3D code data:
# # # # #
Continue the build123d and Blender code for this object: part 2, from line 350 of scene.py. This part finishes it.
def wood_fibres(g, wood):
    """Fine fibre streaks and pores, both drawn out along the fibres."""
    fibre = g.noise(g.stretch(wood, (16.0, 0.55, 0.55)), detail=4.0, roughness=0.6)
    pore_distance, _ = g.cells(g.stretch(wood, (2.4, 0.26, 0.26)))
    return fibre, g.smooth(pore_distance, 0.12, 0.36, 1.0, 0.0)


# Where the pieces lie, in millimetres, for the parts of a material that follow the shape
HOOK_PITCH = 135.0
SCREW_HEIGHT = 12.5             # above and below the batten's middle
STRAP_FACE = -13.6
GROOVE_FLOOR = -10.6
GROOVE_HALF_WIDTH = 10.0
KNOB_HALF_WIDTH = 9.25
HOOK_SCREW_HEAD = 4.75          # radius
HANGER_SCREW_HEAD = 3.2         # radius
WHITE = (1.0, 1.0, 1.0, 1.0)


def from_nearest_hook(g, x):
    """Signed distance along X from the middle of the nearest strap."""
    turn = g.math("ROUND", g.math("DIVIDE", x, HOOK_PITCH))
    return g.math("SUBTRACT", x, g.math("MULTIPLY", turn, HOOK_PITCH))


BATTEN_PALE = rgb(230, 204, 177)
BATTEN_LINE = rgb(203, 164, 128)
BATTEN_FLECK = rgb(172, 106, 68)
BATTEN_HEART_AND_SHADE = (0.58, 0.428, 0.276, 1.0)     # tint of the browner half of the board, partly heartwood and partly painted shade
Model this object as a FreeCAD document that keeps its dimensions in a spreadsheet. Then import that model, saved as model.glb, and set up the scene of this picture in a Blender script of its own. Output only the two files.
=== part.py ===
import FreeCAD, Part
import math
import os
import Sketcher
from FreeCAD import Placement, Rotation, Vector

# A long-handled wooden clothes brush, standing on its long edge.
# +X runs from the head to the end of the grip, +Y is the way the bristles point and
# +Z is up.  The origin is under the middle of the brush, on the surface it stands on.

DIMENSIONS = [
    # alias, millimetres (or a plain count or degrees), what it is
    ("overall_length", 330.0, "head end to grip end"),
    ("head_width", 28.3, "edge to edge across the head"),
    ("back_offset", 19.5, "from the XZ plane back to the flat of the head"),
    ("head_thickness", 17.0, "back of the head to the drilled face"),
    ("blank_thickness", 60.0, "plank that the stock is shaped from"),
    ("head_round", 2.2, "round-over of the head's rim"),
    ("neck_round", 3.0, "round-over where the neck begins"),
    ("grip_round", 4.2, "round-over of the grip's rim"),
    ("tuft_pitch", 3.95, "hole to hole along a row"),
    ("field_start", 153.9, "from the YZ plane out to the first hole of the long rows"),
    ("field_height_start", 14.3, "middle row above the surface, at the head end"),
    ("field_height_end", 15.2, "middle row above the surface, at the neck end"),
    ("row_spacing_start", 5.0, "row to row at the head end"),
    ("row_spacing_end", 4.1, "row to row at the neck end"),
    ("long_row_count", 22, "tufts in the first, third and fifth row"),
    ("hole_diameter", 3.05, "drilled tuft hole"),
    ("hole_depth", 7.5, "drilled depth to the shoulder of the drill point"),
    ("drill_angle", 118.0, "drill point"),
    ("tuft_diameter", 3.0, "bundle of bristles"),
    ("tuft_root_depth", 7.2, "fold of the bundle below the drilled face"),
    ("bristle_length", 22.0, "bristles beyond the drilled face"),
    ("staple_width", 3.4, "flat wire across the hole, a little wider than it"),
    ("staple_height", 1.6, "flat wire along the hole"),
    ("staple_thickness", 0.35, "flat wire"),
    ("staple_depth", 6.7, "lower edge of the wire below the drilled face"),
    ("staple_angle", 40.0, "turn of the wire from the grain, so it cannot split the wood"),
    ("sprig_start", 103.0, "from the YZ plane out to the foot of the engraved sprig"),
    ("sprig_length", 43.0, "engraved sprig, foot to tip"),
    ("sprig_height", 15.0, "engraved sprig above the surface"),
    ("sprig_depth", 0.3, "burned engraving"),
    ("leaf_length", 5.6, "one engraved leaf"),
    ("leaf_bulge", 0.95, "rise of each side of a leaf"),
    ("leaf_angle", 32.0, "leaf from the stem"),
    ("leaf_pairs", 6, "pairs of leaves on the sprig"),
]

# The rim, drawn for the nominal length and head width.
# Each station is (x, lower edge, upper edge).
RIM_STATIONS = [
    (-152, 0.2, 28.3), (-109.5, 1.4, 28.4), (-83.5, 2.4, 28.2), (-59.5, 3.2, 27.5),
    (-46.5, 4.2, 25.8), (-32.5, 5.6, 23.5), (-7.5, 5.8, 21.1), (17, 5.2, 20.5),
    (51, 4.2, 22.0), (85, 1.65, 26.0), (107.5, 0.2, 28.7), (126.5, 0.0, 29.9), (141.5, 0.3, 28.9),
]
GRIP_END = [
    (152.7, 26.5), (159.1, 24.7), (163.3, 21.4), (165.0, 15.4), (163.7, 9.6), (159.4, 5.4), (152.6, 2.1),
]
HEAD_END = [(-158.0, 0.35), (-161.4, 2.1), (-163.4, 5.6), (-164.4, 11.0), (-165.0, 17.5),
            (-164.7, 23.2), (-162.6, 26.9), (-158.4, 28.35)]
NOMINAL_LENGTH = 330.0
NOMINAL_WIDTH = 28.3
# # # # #
• Required task: Return every record, word for word.

• In response:
Continue the build123d and Blender code for this object: part 2, from line 350 of scene.py. This part finishes it.
def wood_fibres(g, wood):
    """Fine fibre streaks and pores, both drawn out along the fibres."""
    fibre = g.noise(g.stretch(wood, (16.0, 0.55, 0.55)), detail=4.0, roughness=0.6)
    pore_distance, _ = g.cells(g.stretch(wood, (2.4, 0.26, 0.26)))
    return fibre, g.smooth(pore_distance, 0.12, 0.36, 1.0, 0.0)


# Where the pieces lie, in millimetres, for the parts of a material that follow the shape
HOOK_PITCH = 135.0
SCREW_HEIGHT = 12.5             # above and below the batten's middle
STRAP_FACE = -13.6
GROOVE_FLOOR = -10.6
GROOVE_HALF_WIDTH = 10.0
KNOB_HALF_WIDTH = 9.25
HOOK_SCREW_HEAD = 4.75          # radius
HANGER_SCREW_HEAD = 3.2         # radius
WHITE = (1.0, 1.0, 1.0, 1.0)


def from_nearest_hook(g, x):
    """Signed distance along X from the middle of the nearest strap."""
    turn = g.math("ROUND", g.math("DIVIDE", x, HOOK_PITCH))
    return g.math("SUBTRACT", x, g.math("MULTIPLY", turn, HOOK_PITCH))


BATTEN_PALE = rgb(230, 204, 177)
BATTEN_LINE = rgb(203, 164, 128)
BATTEN_FLECK = rgb(172, 106, 68)
BATTEN_HEART_AND_SHADE = (0.58, 0.428, 0.276, 1.0)     # tint of the browner half of the board, partly heartwood and partly painted shade
Model this object as a FreeCAD document that keeps its dimensions in a spreadsheet. Then import that model, saved as model.glb, and set up the scene of this picture in a Blender script of its own. Output only the two files.
=== part.py ===
import FreeCAD, Part
import math
import os
import Sketcher
from FreeCAD import Placement, Rotation, Vector

# A long-handled wooden clothes brush, standing on its long edge.
# +X runs from the head to the end of the grip, +Y is the way the bristles point and
# +Z is up.  The origin is under the middle of the brush, on the surface it stands on.

DIMENSIONS = [
    # alias, millimetres (or a plain count or degrees), what it is
    ("overall_length", 330.0, "head end to grip end"),
    ("head_width", 28.3, "edge to edge across the head"),
    ("back_offset", 19.5, "from the XZ plane back to the flat of the head"),
    ("head_thickness", 17.0, "back of the head to the drilled face"),
    ("blank_thickness", 60.0, "plank that the stock is shaped from"),
    ("head_round", 2.2, "round-over of the head's rim"),
    ("neck_round", 3.0, "round-over where the neck begins"),
    ("grip_round", 4.2, "round-over of the grip's rim"),
    ("tuft_pitch", 3.95, "hole to hole along a row"),
    ("field_start", 153.9, "from the YZ plane out to the first hole of the long rows"),
    ("field_height_start", 14.3, "middle row above the surface, at the head end"),
    ("field_height_end", 15.2, "middle row above the surface, at the neck end"),
    ("row_spacing_start", 5.0, "row to row at the head end"),
    ("row_spacing_end", 4.1, "row to row at the neck end"),
    ("long_row_count", 22, "tufts in the first, third and fifth row"),
    ("hole_diameter", 3.05, "drilled tuft hole"),
    ("hole_depth", 7.5, "drilled depth to the shoulder of the drill point"),
    ("drill_angle", 118.0, "drill point"),
    ("tuft_diameter", 3.0, "bundle of bristles"),
    ("tuft_root_depth", 7.2, "fold of the bundle below the drilled face"),
    ("bristle_length", 22.0, "bristles beyond the drilled face"),
    ("staple_width", 3.4, "flat wire across the hole, a little wider than it"),
    ("staple_height", 1.6, "flat wire along the hole"),
    ("staple_thickness", 0.35, "flat wire"),
    ("staple_depth", 6.7, "lower edge of the wire below the drilled face"),
    ("staple_angle", 40.0, "turn of the wire from the grain, so it cannot split the wood"),
    ("sprig_start", 103.0, "from the YZ plane out to the foot of the engraved sprig"),
    ("sprig_length", 43.0, "engraved sprig, foot to tip"),
    ("sprig_height", 15.0, "engraved sprig above the surface"),
    ("sprig_depth", 0.3, "burned engraving"),
    ("leaf_length", 5.6, "one engraved leaf"),
    ("leaf_bulge", 0.95, "rise of each side of a leaf"),
    ("leaf_angle", 32.0, "leaf from the stem"),
    ("leaf_pairs", 6, "pairs of leaves on the sprig"),
]

# The rim, drawn for the nominal length and head width.
# Each station is (x, lower edge, upper edge).
RIM_STATIONS = [
    (-152, 0.2, 28.3), (-109.5, 1.4, 28.4), (-83.5, 2.4, 28.2), (-59.5, 3.2, 27.5),
    (-46.5, 4.2, 25.8), (-32.5, 5.6, 23.5), (-7.5, 5.8, 21.1), (17, 5.2, 20.5),
    (51, 4.2, 22.0), (85, 1.65, 26.0), (107.5, 0.2, 28.7), (126.5, 0.0, 29.9), (141.5, 0.3, 28.9),
]
GRIP_END = [
    (152.7, 26.5), (159.1, 24.7), (163.3, 21.4), (165.0, 15.4), (163.7, 9.6), (159.4, 5.4), (152.6, 2.1),
]
HEAD_END = [(-158.0, 0.35), (-161.4, 2.1), (-163.4, 5.6), (-164.4, 11.0), (-165.0, 17.5),
            (-164.7, 23.2), (-162.6, 26.9), (-158.4, 28.35)]
NOMINAL_LENGTH = 330.0
NOMINAL_WIDTH = 28.3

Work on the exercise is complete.